To cut a long story short, it involves making a digital tracing of each tithe map, then stretching and squeezing the tracings a little to improve their accuracy, and then joining them together along their edges. Place-names and land-use are copied from the tithe apportionments onto paper ‘working copies’ of the tithe maps before being transferred into the digital maps. Finally, information is added that comes from other sources, such as antiquities and contours. The software used is a mixture of commercial applications and software created specially for this project.
No, the maps are available printed on paper only. For a number of reasons (including copyright protection), there are no plans for them to be available for viewing online or for downloading.

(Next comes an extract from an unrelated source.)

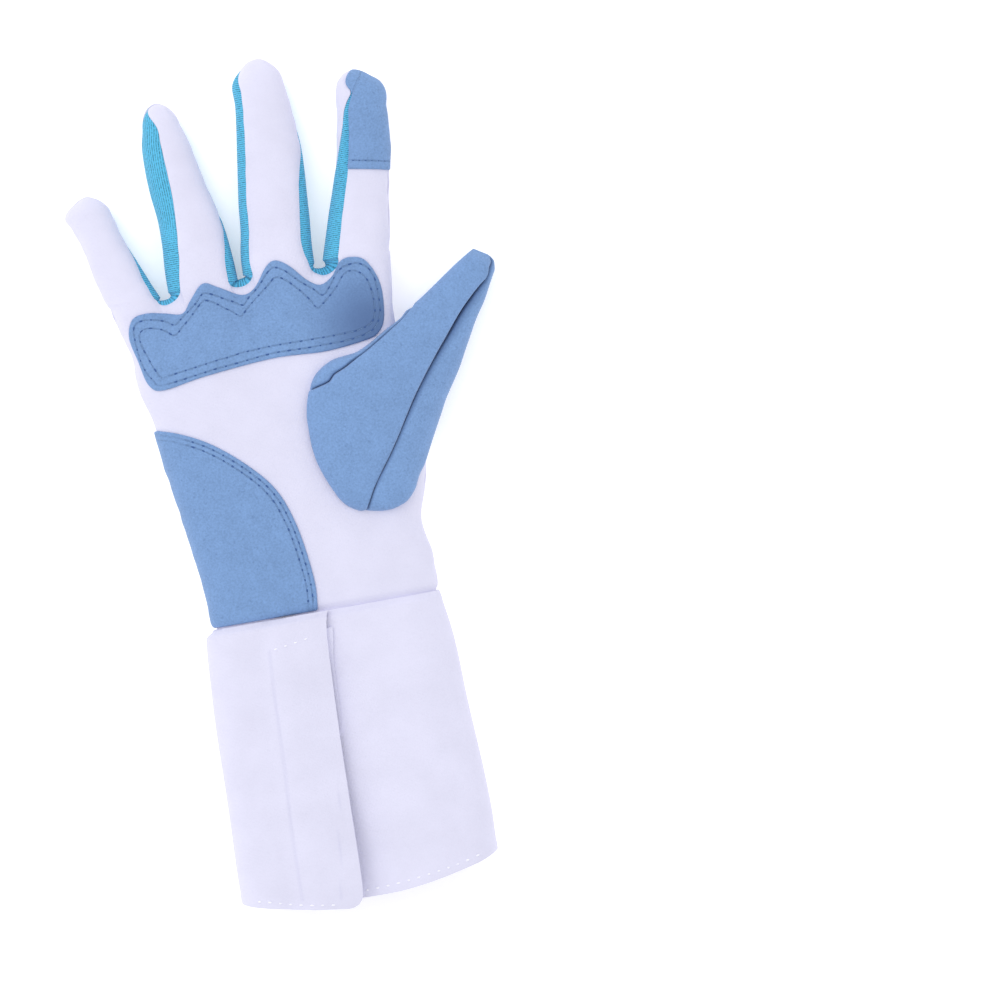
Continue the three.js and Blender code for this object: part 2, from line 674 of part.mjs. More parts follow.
// The heel of the thumb piece runs back from the first row on a rounded end.
function thumbPoint(share, degrees, inset) {
  const { start, ahead, right } = thumbFrame();
  const table = (column, size) => along(THUMB_ROWS, column, share) * size;
  const heel = Math.max(0, -share / THUMB_HEEL);
  const shrink = crest(heel, CAP);
  const [l, r] = [table("left", THUMB_WIDTH), table("right", THUMB_WIDTH)];
  const across = Math.cos(radians(degrees));
  const upper = Math.sin(radians(degrees)) >= 0;
  const half = ((r - l) / 2 - inset) * shrink;
  const lateral = (l + r) / 2 + half * across;
  const [leftZ, rightZ] = [table("leftZ", THUMB_THICKNESS), table("rightZ", THUMB_THICKNESS)];
  const edge = mix(leftZ, rightZ, (across + 1) / 2);
  const swell = (table(upper ? "rise" : "drop", THUMB_THICKNESS) - inset) * shrink;
  const bow = Math.max(swell, 0) * crest(across, upper ? THUMB_TOP : THUMB_UNDER);
  const end = (Math.max(0, (share - 1) / THUMB_END + 1) - heel) * inset;
  const place = start.clone().addScaledVector(ahead, share * THUMB_LENGTH - end);
  place.addScaledVector(right, lateral);
  return new THREE.Vector3(place.x, place.y, upper ? edge + bow : edge - bow);
}

function thumbShares() {
  const heel = HEEL_STEPS.map((share) => -share * THUMB_HEEL);
  const rest = Array.from({ length: THUMB_STEPS }, (_, i) => (i / THUMB_STEPS) * TIP_STEPS[0]);
  return [...heel, ...rest, ...TIP_STEPS];
}

// A strip of the thumb tube between two angles that may change along it, less a gap at each seam.
function thumbSheet(fromAngle, toAngle, columns, [fromGap, toGap]) {
  const shares = thumbShares();
  const points = (inset) =>
    shares.flatMap((share) => {
      const across = along(THUMB_ROWS, "right", share) - along(THUMB_ROWS, "left", share);
      const turn = DEGREE / (across * THUMB_WIDTH);
      return Array.from({ length: columns + 1 }, (_, c) => {
        const [from, to] = [fromAngle(share) + fromGap * turn, toAngle(share) - toGap * turn];
        return thumbPoint(share, mix(from, to, c / columns), inset);
      });
    });
  return { points, faces: reversed(gridFaces(shares.length, columns + 1)) };
}

const shortSeam = (share) => along(THUMB_ROWS, "fold", share);
function longSeam(share) {
  const row = (column) => along(THUMB_ROWS, column, share);
  const [left, right] = [row("left"), row("right")];
  return Math.acos((2 * row("seam") - left - right) / (right - left)) / radians(1);
}

// Solids

const solids = {
  from(geometry) {
    const merged = mergeVertices(geometry, 1e-4);
    return new Manifold(
      new SolidMesh({
        numProp: 3,
        vertProperties: new Float32Array(merged.attributes.position.array),
        triVerts: new Uint32Array(merged.index.array),
      }),
    );
  },
  geometry(solid) {
    const { vertProperties, triVerts, numProp } = solid.getMesh();
    const geometry = new THREE.BufferGeometry();
    geometry.setAttribute("position", new THREE.BufferAttribute(vertProperties.slice(), numProp));
    return geometry.setIndex(new THREE.BufferAttribute(triVerts.slice(), 1));
  },
  largest(solid) {
    return solid.decompose().reduce((a, b) => (b.volume() > a.volume() ? b : a));
  },
};

const lifted = (geometry, height) => geometry.translate(0, 0, height);

function prism(outline) {
  const shape = new THREE.Shape();
  outline.forEach(([x, y], i) => (i ? shape.lineTo(x, y) : shape.moveTo(x, y)));
  const geometry = new THREE.ExtrudeGeometry(shape, { depth: 2 * BEYOND, bevelEnabled: false });
  geometry.deleteAttribute("normal");
  geometry.deleteAttribute("uv");
  return solids.from(geometry.translate(0, 0, -BEYOND));
}

// A smooth outline through a patch's points, at its place on the palm. An open one is closed by
// straight edges through its corners.
function patchOutline(rows, width, height, place, steps, corners = []) {
  const [x0, y0] = [place[0] * KNUCKLE_WIDTH, place[1] * HAND_LENGTH];
  const put = ({ x, y }) => new THREE.Vector3(x0 + x * width, y0 + y * height, 0);
  const closed = corners.length === 0;
  const curve = new THREE.CatmullRomCurve3(rows.map(put), closed, "centripetal");
  const points = curve.getSpacedPoints(steps).slice(0, closed ? -1 : undefined);
  return [...points, ...corners.map(put)].map(({ x, y }) => [x, y]);
}

// The fingertip patch: everything of the index finger beyond a slanted line.
function tipOutline() {
  const { length, root, width } = FINGERS[3];
  const x = rootLeft(3);
  const top = root * HAND_LENGTH + length;
  const [left, right] = [x + TIP_PATCH_LEFT * width, x + 2 * width];
  const foot = (at) => top - TIP_PATCH_LENGTH - (at - x - width) * TIP_PATCH_SLANT;
  return [
    [left, foot(left)],
    [right, foot(right)],
    [right, top + width],
    [left, top + width],
  ];
}

const BEYOND = 4 * PALM_THICKNESS; // cutting shapes reach this far over and under the glove

const front = handSheet(true);
const back = handSheet(false);

const LEAST_LEAN = 0.7; // of a normal to the way along which a copy moves

// A copy of a sheet's points, moved out by a distance, more upwards than along its own normals, so
// that a thick copy doesn't fold over itself in the valleys between the fingers.
function offset(points, faces, distance) {
  const index = faces.flatMap(([a, b, c, d]) => (d === undefined ? [a, b, c] : [a, b, c, a, c, d]));
  const geometry = new THREE.BufferGeometry().setFromPoints(points).setIndex(index);
  geometry.computeVertexNormals();
  return points.map((point, i) => {
    const normal = new THREE.Vector3().fromBufferAttribute(geometry.attributes.normal, i);
    const way = new THREE.Vector3(0, 0, 1).add(normal).normalize();
    return point.clone().addScaledVector(way, distance / Math.max(way.dot(normal), LEAST_LEAN));
  });
}

const palmHull = (() => {
  const outer = offset(front.points(0), front.faces, SEAM_GAP);
  const floor = outer.map(({ x, y }) => new THREE.Vector3(x, y, -BEYOND));
  return solids.from(lifted(wall(outer, floor, front.faces), FRONT_LIFT));
})();

const thumbCore = (() => {
  const sheet = thumbSheet(() => 0, () => 360, 20, [0, 0]);
  const points = sheet.points(THUMB_SUEDE);
  const shares = thumbShares().length;
  const geometry = new THREE.BufferGeometry().setFromPoints(points);
  const around = 21;
  const index = sheet.faces.flatMap(([a, b, c, d]) => [a, b, c, a, c, d]);
  for (let c = 1; c + 1 < around; c++) {
    index.push(0, c, c + 1);
    index.push((shares - 1) * around, (shares - 1) * around + c + 1, (shares - 1) * around + c);
  }
  return solids.from(geometry.setIndex(index));
})();

function palmPanel() {
  const sheet = solids.from(lifted(sheetWall(front, 0, CLOTH), FRONT_LIFT));
  return solids.geometry(solids.largest(sheet.subtract(thumbCore)));
}

function thumbPanel(fromAngle, toAngle, columns, gaps) {
  const strip = thumbSheet(fromAngle, toAngle, columns, gaps);
  const sheet = solids.from(sheetWall(strip, 0, THUMB_SUEDE));
  return solids.geometry(solids.largest(sheet.subtract(palmHull)));
}

const overlay = (() => {
  const [outer, inner] = [SEAM_GAP + SUEDE, SEAM_GAP].map((distance) =>
    offset(front.points(0), front.faces, distance),
  );
  return solids.from(lifted(wall(outer, inner, front.faces), FRONT_LIFT));
})();
const patch = (outline) => solids.geometry(solids.largest(overlay.intersect(prism(outline))));

const MATERIALS = {
  cotton: { color: 0xe8e8f8, roughness: 0.9, metalness: 0 },
  suede: { color: 0x7fa3d3, roughness: 0.95, metalness: 0 },
  knit: { color: 0x35a5cc, roughness: 0.85, metalness: 0 },
};

const glove = new THREE.Group();
function add(name, geometry, material) {
  const mesh = new THREE.Mesh(geometry, new THREE.MeshStandardMaterial(MATERIALS[material]));
  mesh.name = name;
  glove.add(mesh);
}

add("palm_panel", palmPanel(), "cotton");
add("back_panel", sheetWall(back, 0, CLOTH), "cotton");
FINGERS.slice(0, -1).forEach(({ name }, index) => {
  const gusset = sheetWall(gussetSheet(index), 0, CLOTH);
  add(`gusset_${name}_${FINGERS[index + 1].name}`, lifted(gusset, GUSSET_LIFT), "knit");
});
add("cuff_body", sheetWall(cuffBody(), 0, CUFF_CLOTH), "cotton");
add("cuff_flap", sheetWall(cuffFlap(), 0, FLAP_CLOTH), "cotton");
add(
  "knuckle_patch",
  patch(patchOutline(KNUCKLE_OUTLINE, KNUCKLE_PATCH_WIDTH, KNUCKLE_PATCH_HEIGHT, KNUCKLE_PLACE, 60)),
  "suede",
);
add(
  "heel_patch",
  patch(
    patchOutline(HEEL_OUTLINE, HEEL_PATCH_WIDTH, HEEL_PATCH_HEIGHT, HEEL_PLACE, 24, HEEL_CORNERS),
  ),
  "suede",
);
add("index_tip_patch", patch(tipOutline()), "suede");
const longRound = (share) => longSeam(share) + 360;
const [LONG_GAP, SHORT_GAP] = [SEAM_GAP, 4 * SEAM_GAP];
add("thumb_front", thumbPanel(longSeam, shortSeam, 8, [LONG_GAP, SHORT_GAP]), "suede");
add("thumb_back", thumbPanel(shortSeam, longRound, 12, [SHORT_GAP, LONG_GAP]), "suede");

// The part's origin is on the table, under the middle of the glove.
const bounds = new THREE.Box3().setFromObject(glove);
const middle = bounds.getCenter(new THREE.Vector3());
glove.children.forEach((mesh) => mesh.position.set(-middle.x, -middle.y, 0));

const part = new THREE.Group();
part.add(glove);
export default part;
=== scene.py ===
"""The looks of a right-hand fencing glove that lies on its back with the palm up.

The surfaces repeat the part's own sections, in millimetres, with +X to the thumb side, +Y to the
fingertips and +Z up. They start from the middle of the cuff's seam and are moved to the frame.
"""

import math

import bpy
import numpy as np
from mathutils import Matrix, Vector
from mathutils.bvhtree import BVHTree
from mathutils.kdtree import KDTree


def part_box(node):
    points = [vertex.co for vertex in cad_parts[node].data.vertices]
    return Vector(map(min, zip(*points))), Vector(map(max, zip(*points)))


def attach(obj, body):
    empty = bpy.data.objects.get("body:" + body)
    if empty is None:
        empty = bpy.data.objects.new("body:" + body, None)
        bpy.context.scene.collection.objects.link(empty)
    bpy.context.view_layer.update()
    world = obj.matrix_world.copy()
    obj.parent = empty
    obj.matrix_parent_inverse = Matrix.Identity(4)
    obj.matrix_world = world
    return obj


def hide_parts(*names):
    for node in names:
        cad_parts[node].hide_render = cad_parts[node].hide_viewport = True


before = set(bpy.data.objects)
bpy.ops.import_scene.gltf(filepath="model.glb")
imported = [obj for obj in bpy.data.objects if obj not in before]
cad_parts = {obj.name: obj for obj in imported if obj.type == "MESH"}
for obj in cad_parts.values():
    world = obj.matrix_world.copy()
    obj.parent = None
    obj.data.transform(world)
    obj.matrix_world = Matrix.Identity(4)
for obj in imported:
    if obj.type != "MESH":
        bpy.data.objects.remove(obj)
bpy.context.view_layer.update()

# Cloth
CLOTH = 1.2
SUEDE = 0.9
THUMB_SUEDE = 1.4
CUFF_CLOTH = 1.6
FLAP_CLOTH = 2.6
SEAM_GAP = 0.1  # between pieces that are sewn together
PATCH_GAP = 0.15  # between a patch and the palm
RIM = 0.5  # width of the rounded edge of a patch
RIM_FALL = 0.5  # how far that edge comes down, as a share of the suede

# Hand
HAND_LENGTH = 138.0  # cuff seam to the root of the index finger
PALM_THICKNESS = 23.0
PALM_SIDE = 9.0  # height of the side seams over the table
WEB_GAP = 3.4  # opening between two finger roots
WEB_DEPTHS = (3.7, 3.3, 6.0)  # how far the seams dip at each web
WEB_FRONT = 12.0  # height of the front seam at the web
WEB_BACK = 4.0  # height of the back seam at the web
WEB_BULGES = (1.9, 3.0, 3.4)
WEB_INSET = 0.7  # share of the cloth's thickness by which a web's seam moves, inside
LOBE_LENGTH = 34.0  # over which the knuckle lobes fade into the palm
CREASE_LENGTH = 9.0  # over which the valleys below the webs soften
VALLEY_SOFTNESS = 7.0
SOFT_SIDE = 0.06  # share of the width over which the softening fades at the palm's sides
ROOT_BEND = 4  # how late the palm's rows bend to follow the finger roots
TRIM_END = 0.97  # share of a finger's length beyond which its seam gap is no longer widened
MOST_TRIM = 0.3  # share of a knit strip's width that its seam gap takes at most

# Cuff
CUFF_LENGTH = 115.0
CUFF_WIDTH = 104.0
CUFF_THICKNESS = 33.0  # at the mouth
CUFF_STEP = 0.7  # how far the cuff stands proud of the hand at its seam
TUCK = 4.0  # length of hand cloth inside the cuff
FLAP_EDGE = -2.5
UNDERLAP = 9.0  # how far the cuff runs on under the flap
FLAP_LIFT = 1.1  # extra height of the flap over the cuff, above its clearance
FLAP_CORNER = 6.0
FLAP_OVER = 16.0  # degrees round the section that the flap lies raised
FLAP_SLOPE = 20.0  # degrees over which it comes down
FLAP_ROOT = 205.0  # degrees round the section, where the flap is sewn on behind
ROOT_CLEARANCE = 0.1  # degrees from there to each of the two pieces
FLAP_THINNED = 0.1  # share of the cuff's length over which the flap reaches its thickness
VALLEY_DEPTH = 4.5  # dip of the cuff beside the flap, at the mouth
VALLEY_WIDTH = 11.0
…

Yes, there are limited stocks of unfolded maps. They are otherwise identical to the standard (folded) maps. The basic price is the same but there will be an additional charge for delivery, with the map rolled in a tube. Contact me to enquire about availability and pricing.
The sheets are numbered in a geographical order over the whole county of Devon. That doesn’t correspond to the order of publication, so some numbers may be missing from the sequence of currently available sheets. The numbers are shown on the map on the Shop page.
Probably not. Old maps (including early Ordnance Survey maps) were rarely concerned with rights of way as such. If a road or path is shown on a map then that tells you it existed at the date of survey, but not whether there was any public usage. See the Ramblers website for advice about rights of way.